10. In response to paragraph 3 of the plaint, the defendant has stated as under:
"3. ....... In the event the plaintiffs failed to perform his part of contract, the initial amount of Rs.45,00,000/- (Rupees Forty Five Lacs Only) termed as earnest money liable to be forfeited as per the specific term of sale agreement."
11. It may also be noticed that in paragraph 28 of the written statement the defendant has taken a stand that the loss suffered by the defendant no.1 is explicit and expressed in the notice dated 10.9.2013.
12. During the course of hearing counsel for the defendant was asked whether a copy of the notice dated 10.9.2013 was filed, to which he submitted that in fact there was no notice of 10.9.2013, but there are two notices of 10.07.2013 and 2.9.2013.

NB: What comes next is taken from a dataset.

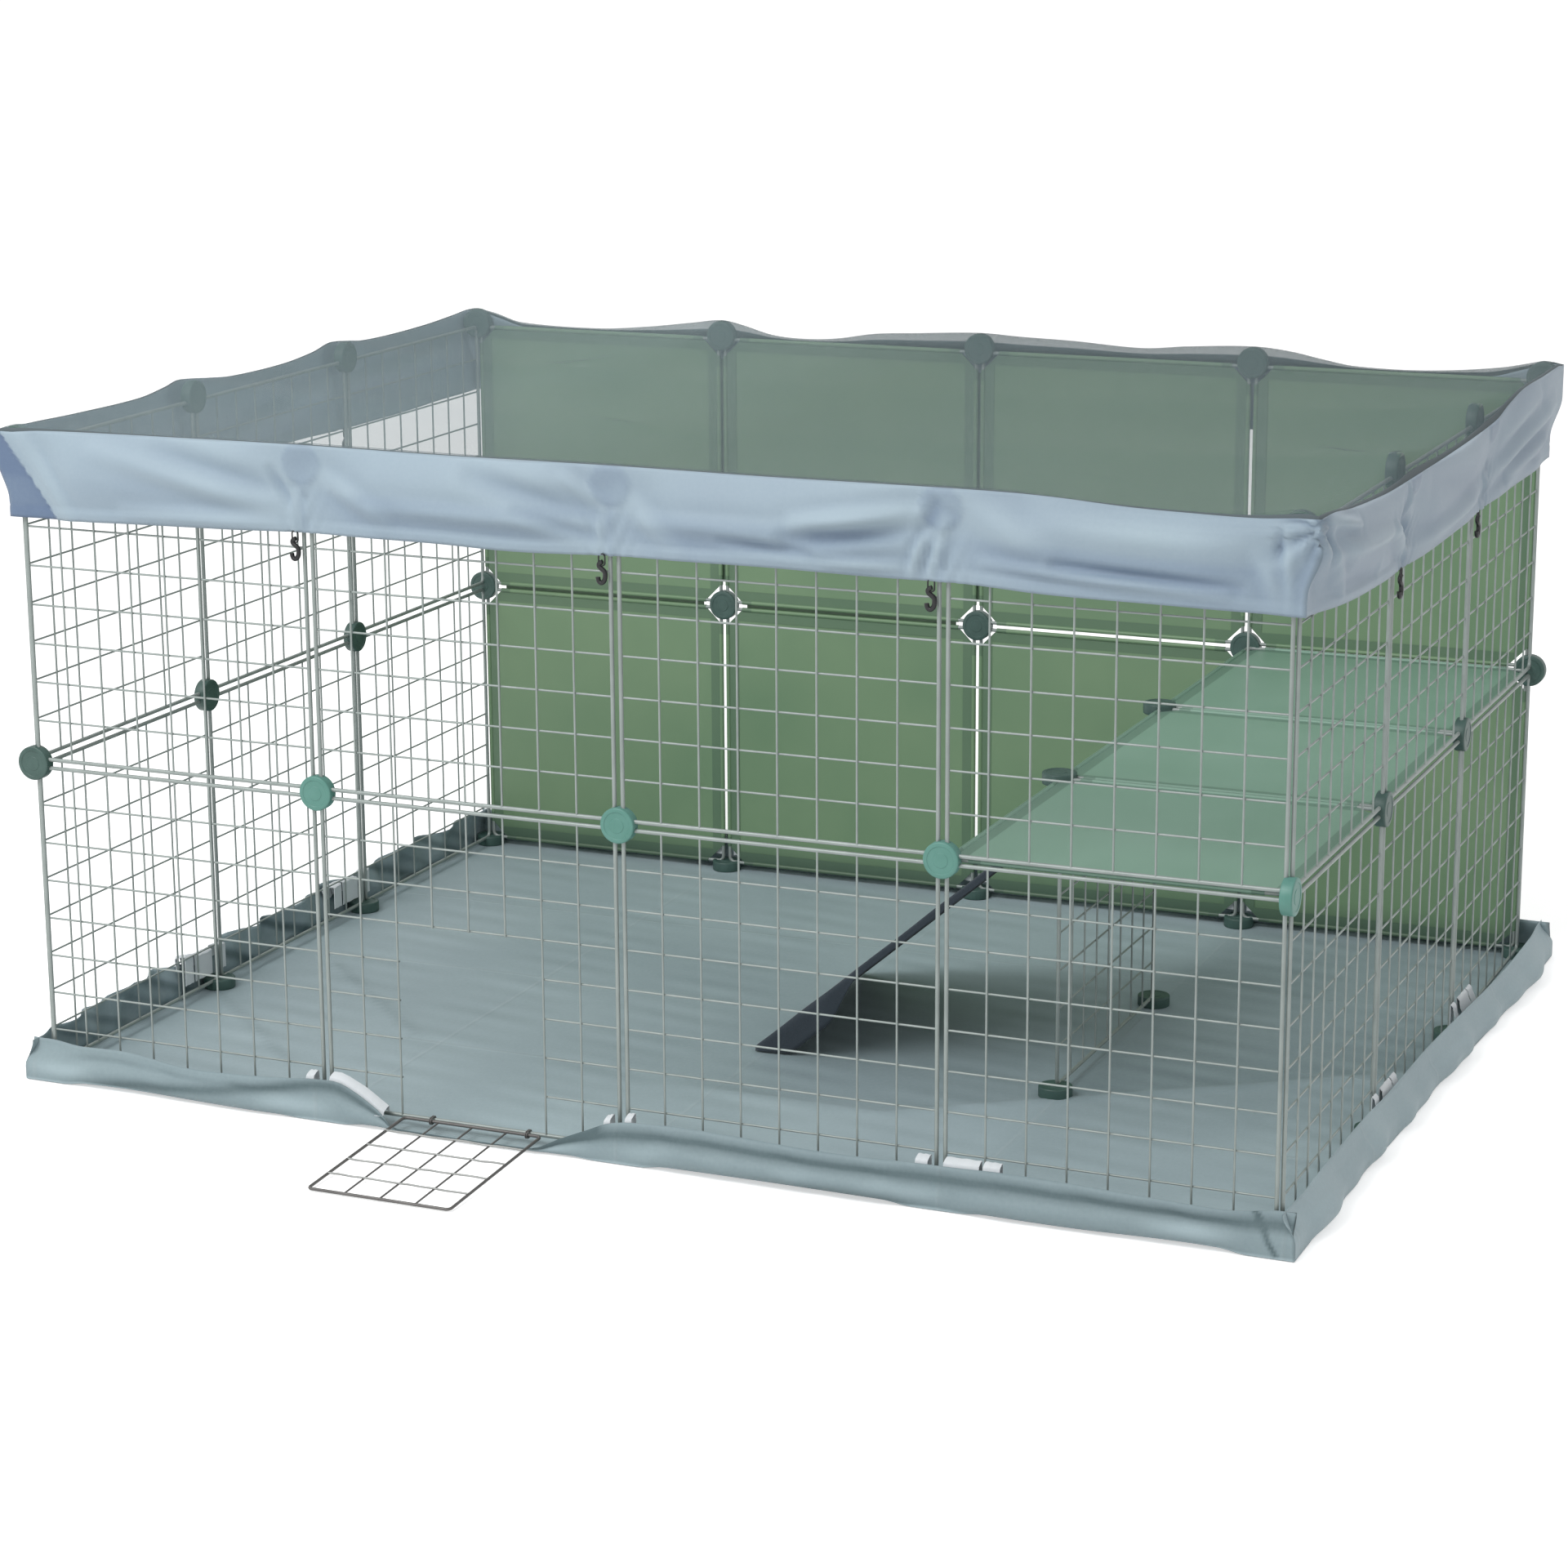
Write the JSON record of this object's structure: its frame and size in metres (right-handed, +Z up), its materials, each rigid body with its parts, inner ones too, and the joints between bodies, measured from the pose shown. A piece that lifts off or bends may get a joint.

13. Perusal of both these notices show that the defendant has failed to state the amount of losses which have been suffered. It may also be noticed that the present agreement is an agreement to sell and in case the plaintiff did not comply with his part of the agreement, the defendant would have well been in a position to quantify the damages suffered by him, if at all he had suffered any damages. In the absence of any pleadings to this effect in the written statement or any document, which has been placed on
record, the defendant cannot claim forfeiture of Rs.45.0 lacs which cannot be termed as earnest money. Resultantly the present suit is decreed in the sum of Rs.45.0 lacs with interest @8%, as all other reliefs are given up. Decree sheet be drawn up accordingly.
I.A. 18582/2013
14. In view of order passed in the suit, the present application stands disposed of.